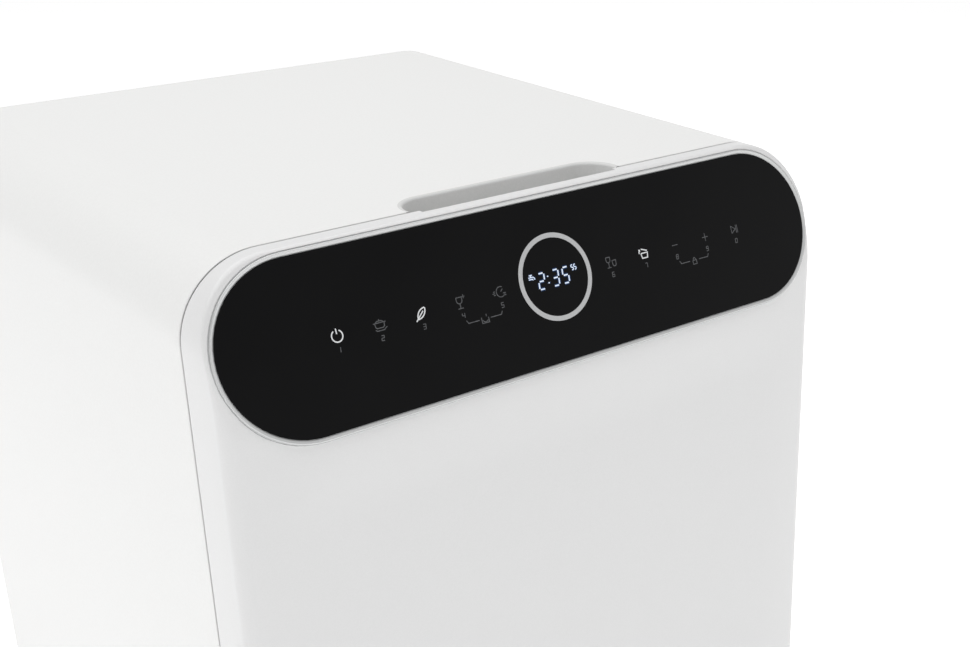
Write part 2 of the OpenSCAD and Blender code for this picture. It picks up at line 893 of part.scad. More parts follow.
// The door seen from its side, inset by t: flat below, swelling to the chin, leaning back above
module door_side(t = 0) {
    low = door_bottom + t;
    top = cab_h - t;
    rear = door_gap;
    chamfer = t > 0 ? 0 : 3;
    points = [
        [rear + chamfer, low], [door_t - t - 4, low], [door_t - t, low + 4],
        [door_t - t, chin_z - chin_run], [chin_u - t, chin_z - t],
        [face_u(top, -t), top], [rear, top], [rear, low + (t > 0 ? 0 : 5)]
    ];
    sideways(-cab_w / 2, cab_w) polygon([for (p = points) [seam_y - p[0], p[1]]]);
}

// The door seen from above, inset by t: flat sides, rounded edges, sloping cheeks
module door_plan(t = 0) {
    hw = cab_w / 2 - t;
    r = edge_r - t;
    cx = cab_w / 2 - edge_r;
    tip_u = front_u + 1;
    slope_u = cheek_d + r * cos(cheek_slope);
    slope_x = cx + r * sin(cheek_slope);
    tip_x = slope_x - (tip_u - slope_u) / tan(cheek_slope);
    half = [[hw, 0], [hw, cheek_d], [slope_x, slope_u], [tip_x, tip_u]];
    translate([0, 0, door_bottom - 1]) linear_extrude(cab_h - door_bottom + 2) {
        polygon(concat(
            [for (p = half) [p[0], seam_y - p[1]]],
            [for (k = [len(half) - 1 : -1 : 0]) [-half[k][0], seam_y - half[k][1]]]));
        for (i = [-1, 1]) translate([i * cx, seam_y - cheek_d]) circle(r);
    }
}

module door_solid(t = 0) {
    intersection() {
        upright(seam_y - front_u - 1, front_u + 1) outline(door_bottom, t);
        door_side(t);
        door_plan(t);
    }
}

module panel_bar(n0, n1, grow) {
    translate([0, 0, n0]) linear_extrude(n1 - n0) stadium(panel_l + 2 * grow, panel_h + 2 * grow);
}

module groove(grow = 0) {
    w = recess_w - 10 + 2 * grow;
    block(0, seam_y - door_gap - groove_d - grow, cab_h - recess_h - grow, w,
        groove_d + grow + (grow > 0 ? 0 : 1), recess_h + grow + (grow > 0 ? -1 : 1));
}

module door_outer() {
    color("white") difference() {
        union() {
            difference() {
                door_solid();
                difference() {
                    door_solid(door_wall);
                    translate([0, eps, 0]) on_panel() panel_bar(-bezel_deep - 2, 2, bezel_w + 2.2);
                }
                upright(seam_y - liner_u, liner_u) outline(door_bottom + door_wall, door_wall);
            }
            groove(groove_wall);
            liner_screw_places() rod_y(0, seam_y - boss_end, 0, boss_r, boss_end - liner_u);
        }
        groove();
        on_panel() {
            panel_bar(-bezel_deep, 8, bezel_w + bezel_gap);
            panel_bar(-bezel_deep - 8, 0, -ledge_w);
        }
        hinge_slots();
        liner_screw_places() rod_y(0, seam_y - liner_u - 12, 0, thread_r, 13);
    }
}

// The six places of the screws that hold the liner to the bosses of the door
module liner_screw_places() {
    low = hinge_z + arm_rise + 16;
    for (i = [-1, 1], k = [0 : 2])
        translate([i * (side_x - 14), 0, low + k * (panel_z - panel_h / 2 - 8 - low) / 2]) children();
}

module door_liner() {
    skirt = 2;
    color("silver") {
        difference() {
            upright(seam_y - liner_u, door_wall) outline(door_bottom + door_wall + fit, door_wall + fit);
            groove(groove_wall + fit);
            hinge_slots();
            liner_screw_places() rod_y(0, seam_y - liner_u - 1, 0, thread_r + fit, door_wall + 2);
            block(0, seam_y - liner_u - 1, disp_z - disp_h / 2, disp_w - 12, liner_u + 2, disp_h);
        }
        upright(seam_y - door_gap - sink, skirt_d + sink) difference() {
            tub_mouth(-mouth_gap);
            tub_mouth(-mouth_gap - skirt);
        }
    }
}

module control_bezel() {
    color("silver") on_panel() difference() {
        panel_bar(-bezel_deep, bezel_proud, bezel_w);
        panel_bar(-glass_t, bezel_proud + 1, 0);
        panel_bar(-bezel_deep - 1, 0, -ledge_w);
    }
}

module control_glass() {
    color("black") on_panel() difference() {
        panel_bar(-glass_t, 0, 0);
        translate([ring_x, ring_s, -0.6]) difference() {
            cylinder(d = ring_od, h = 2);
            translate([0, 0, -1]) cylinder(d = ring_od - 2 * ring_w, h = 4);
        }
    }
}

module display_ring() {
    color("silver") on_panel() translate([ring_x, ring_s, -0.6]) difference() {
        cylinder(d = ring_od, h = 0.7);
        translate([0, 0, -1]) cylinder(d = ring_od - 2 * ring_w, h = 3);
    }
}

module touch_board() {
    end_room = 35;
    edge_room = 17;
    corner = 5;
    color("darkgreen") on_panel() translate([0, 0, -bezel_deep - board_t])
        linear_extrude(board_t)
            rrect(panel_l - 2 * end_room, panel_h - 2 * edge_room, corner);
}

module display_module() {
    view_w = 40;
    view_h = 26;
    color("dimgray") on_panel() translate([ring_x, ring_s, -bezel_deep])
        linear_extrude(bezel_deep - glass_t) rrect(view_w, view_h, 2);
}

module door_strike() {
    notch = 7;
    color("silver") difference() {
        union() {
            block(0, seam_y - door_gap, strike_z, strike_w, door_gap + strike_l, strike_t);
            block(0, seam_y - door_gap, strike_z - 5, strike_w + 4, 1.5, strike_t + 8);
        }
        block(0, hook_pivot_y - hook_arm - 2, strike_z - 1, hook_w + 3, notch, strike_t + 2);
    }
}

module dispenser_housing() {
    rear = seam_y - door_gap;
    color("whitesmoke") difference() {
        union() {
            upright(rear, disp_plate) translate([0, disp_z]) rrect(disp_w, disp_h + 6, disp_r);
            block(0, rear - disp_d, disp_z - disp_h / 2 + 1, disp_w - 14, disp_d + sink, disp_h - 2);
        }
        upright(rear - disp_d + 2, disp_d + 5) translate([cup_x, disp_z]) rrect(cup_w, cup_tall, disp_r);
        rod_y(rinse_x, rear - 14, disp_z, rinse_r - 4, 20);
    }
}

module dispenser_lid() {
    color("gray") {
        upright(lid_y, lid_t) translate([cup_x, disp_z])
            rrect(cup_w + 6, cup_tall + 6, disp_r);
        block(cup_x + 16, lid_y + lid_t - sink, disp_z - 18, 8, 2 + sink, 36);
    }
}

module rinse_cap() {
    rear = seam_y - door_gap + disp_plate;
    color("steelblue") {
        rod_y(rinse_x, rear, disp_z, rinse_r, 4);
        rod_y(rinse_x, rear - 8, disp_z, rinse_r - 4.5, 8 + sink);
        block(rinse_x, rear + 4 - sink, disp_z - rinse_r + 3, 5, 4 + sink, 2 * rinse_r - 6);
    }
}

module bottom_seal() {
    color("dimgray") block(0, seam_y - door_gap, hinge_z + 12, tub_w - 40, door_gap + play, 6);
}

module liner_screws() {
    head_r = 3.4;
    head_t = 1.4;
    thread_l = 10;
    color("silver") liner_screw_places() {
        rod_y(0, seam_y - door_gap, 0, head_r, head_t);
        rod_y(0, seam_y - liner_u - thread_l, 0, thread_r, thread_l + door_wall + sink);
    }
}

// ---------- rack ----------
module wire_loop(z, w, d, r) {
    for (i = [-1, 1]) {
        rod_y(i * (w / 2 - r), rack_mid_y - d / 2 + r, z, r, d - 2 * r);
        rod_x(-w / 2 + r, rack_mid_y + i * (d / 2 - r), z, r, w - 2 * r);
        for (j = [-1, 1])
            translate([i * (w / 2 - r), rack_mid_y + j * (d / 2 - r), z]) sphere(r = r);
    }
}

// A thin upright that stands on the frame wire of the rack floor, its foot coped to that wire
module rack_upright(x, y, top) {
    cope = sqrt(wire_r * wire_r - tine_r * tine_r) - 0.1;
    translate([x, y, rack_z + wire_r + cope]) cylinder(r = tine_r, h = top - rack_z - wire_r - cope);
}

function side_upright_y(k) = rack_mid_y - rack_mid_d / 2 + k * rack_mid_d / side_uprights;

module rack_floor() {
    color("lightsteelblue") {
        wire_loop(rack_z + wire_r, rack_w, rack_d, wire_r);
        for (k = [1 : floor_wires])
            rod_y(-rack_mid_w / 2 + k * rack_mid_w / (floor_wires + 1), rack_mid_y - rack_mid_d / 2,
                rack_z + wire_r, tine_r, rack_mid_d);
        rod_x(-rack_mid_w / 2, rack_mid_y, rack_z + wire_r, tine_r, rack_mid_w);
    }
}

// The two sides: an upper rail on uprights, with the glides that run on the tub's rails
module rack_sides() {
    rail_mid = rack_z + rack_h - wire_r;
    for (i = [-1, 1]) {
        x = i * rack_mid_w / 2;
        color("lightsteelblue") {
            rod_y(x, rack_mid_y - rack_d / 2, rail_mid, wire_r, rack_d);
            difference() {
                for (k = [1 : side_uprights - 1])
                    rack_upright(x, side_upright_y(k), rail_mid);
                rod_y(x, rack_mid_y - rack_d / 2, rack_z + wire_r, wire_r, rack_d);
            }
        }
        color("whitesmoke") for (k = [1, side_uprights - 1])
            block(i * (rack_w / 2 + rack_side - glide_gap) - i * glide_w / 2, side_upright_y(k) - glide_l / 2,
                rail_z + glide_lift, glide_w, glide_l, glide_h);
    }
}

// The front and the rear: a rail that passes under the side rails, on uprights
module rack_ends() {
    end_uprights = 4;
    rail_mid = rack_z + rack_h - wire_d - wire_r;
    color("lightsteelblue") for (j = [-1, 1]) {
        y = rack_mid_y + j * rack_mid_d / 2;
        rod_x(-rack_w / 2, y, rail_mid, wire_r, rack_w);
        difference() {
            for (k = [1 : end_uprights])
                rack_upright(-rack_mid_w / 2 + k * rack_mid_w / (end_uprights + 1), y, rail_mid);
            rod_x(-rack_w / 2, y, rack_z + wire_r, wire_r, rack_w);
        }
    }
}

// Two combs of plate tines, each on a foot wire that lies on the floor wires
module rack_tines() {
    foot_z = rack_z + wire_r + 2 * tine_r;
    span = tine_pitch * (tine_count - 1);
    color("lightsteelblue") for (j = [-1, 1])
        translate([tine_x, rack_mid_y + j * rack_mid_d / 4, foot_z]) {
            rod_x(0, 0, 0, tine_r, span);
            for (k = [0 : tine_count - 1]) translate([k * tine_pitch, 0, 0]) {
                cylinder(r = tine_r, h = tine_h);
                translate([0, 0, tine_h]) sphere(r = tine_r);
            }
            for (k = [0, tine_count - 1]) translate([k * tine_pitch, 0, 0]) sphere(r = tine_r);
        }
}

module cutlery_basket() {
    wall = 2;
    x = rack_w / 2 - wire_d - basket_w / 2 - 4;
    y = rack_y + wire_d + 6;
    z = rack_z + wire_d + 0.3;
    color("lightgray") difference() {
        block(x, y, z, basket_w, basket_d, basket_h);
        for (k = [0 : 2])
            block(x, y + wall + k * (basket_d - wall) / 3, z + wall, basket_w - 2 * wall,
                (basket_d - wall) / 3 - wall, basket_h);
        for (i = [-1, 1], k = [0 : 5], m = [0 : 2])
            translate([x, y + 14 + k * (basket_d - 28) / 5, z + 18 + 24 * m])
                translate([-basket_w, -4, 0]) cube([2 * basket_w, 8, 14]);
    }
}

module cup_shelf() {
    bar_r = 2;
    rungs = 6;
    color("lightsteelblue") translate([shelf_x, rack_mid_y - shelf_d / 2, shelf_z]) {
        rod_y(0, 0, 0, bar_r, shelf_d);
        rod_y(0, 0, -shelf_w, bar_r, shelf_d);
        for (k = [0 : rungs])
            translate([0, bar_r + k * (shelf_d - 2 * bar_r) / rungs, -shelf_w])
                cylinder(r = tine_r, h = shelf_w);
    }
}

outer_shell();
finger_recess();
front_frame();
base_tray();
rear_panel();
feet();
tub();
tub_gasket();
tub_rails();
sound_pads();
sump();
filter_plate();
filter_cup();
wash_pump();
drain_pump();
heater();
delivery_pipe();
riser_pipe();
lower_hub();
lower_spray_arm();
upper_hub();
upper_spray_arm();
softener_tank();
salt_cap();
air_break();
inlet_valve();
drain_spigot();
cord_gland();
board_box();
main_board();
latch_housing();
latch_hook();
door_switch();
actuator_box();
door_pusher();
hinge_brackets();
hinge_pins();
leak_float();
rear_screws();
door_outer();
door_liner();
hinge_arms();
control_bezel();
control_glass();
display_ring();
display_module();
touch_board();
door_strike();
dispenser_housing();
dispenser_lid();
rinse_cap();
bottom_seal();
liner_screws();
rack_floor();
rack_sides();
rack_ends();
rack_tines();
cutlery_basket();
cup_shelf();
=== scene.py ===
"""Finishes and fine shapes of the countertop dishwasher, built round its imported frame."""
import math

import bmesh
import bpy
from mathutils import Matrix, Vector


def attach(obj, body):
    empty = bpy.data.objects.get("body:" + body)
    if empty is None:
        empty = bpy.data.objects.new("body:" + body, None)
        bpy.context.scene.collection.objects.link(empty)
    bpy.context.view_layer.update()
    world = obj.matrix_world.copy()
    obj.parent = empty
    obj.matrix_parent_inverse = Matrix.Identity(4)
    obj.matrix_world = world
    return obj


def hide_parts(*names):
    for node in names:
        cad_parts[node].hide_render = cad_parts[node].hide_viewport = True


MM = 0.001

# Cabinet and door, in millimetres, as in the part's source
CAB_W = 420
CAB_H = 435
CAB_D = 385
CORNER_R = 45
SHELL_T = 1.2
FOOT_H = 12
TRAY_TOP = 41
REAR_T = 2
DOOR_GAP = 2
DOOR_T = 44
DOOR_BOTTOM = 42
CHEEK_D = 31
CHEEK_SLOPE = math.radians(10)
EDGE_R = 8.5
INLET_L = 14

# Control panel, as in the part's source
PANEL_L = 410
PANEL_H = 94
PANEL_TILT = math.radians(20.6)
PANEL_DROP = 48.3
PANEL_U = 30
GLASS_T = 3
BEZEL_W = 2.6
BEZEL_PROUD = 0.4
BEZEL_GAP = 0.5
CHIN_BACK = 0.6

# Finger recess, and the groove that goes on from it in the door, as in the part's source
RECESS_W = 146
RECESS_D = 21.5
RECESS_H = 15
RECESS_R = 18
RECESS_T = 2
GROOVE_D = 3.2
GROOVE_WALL = 1.5

# Places that follow: U is a distance before the seam between door and cabinet
FRONT_U = PANEL_U + (PANEL_H / 2 + BEZEL_W) * math.sin(PANEL_TILT) + BEZEL_PROUD * math.cos(PANEL_TILT)
SEAM_Y = (FRONT_U - CAB_D - INLET_L) / 2
REAR_Y = SEAM_Y + CAB_D
PANEL_Z = CAB_H - PANEL_DROP
CHIN_U = FRONT_U - CHIN_BACK
CHIN_Z = PANEL_Z - (CHIN_U - PANEL_U) / math.tan(PANEL_TILT)

# How far a cutting solid reaches past what it cuts
CUT_PAST = 1
CUT_WELL_PAST = 5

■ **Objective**
In the listing above, find the lines holding the word "names" and copy them.

■ **Task response**
def hide_parts(*names):
    for node in names:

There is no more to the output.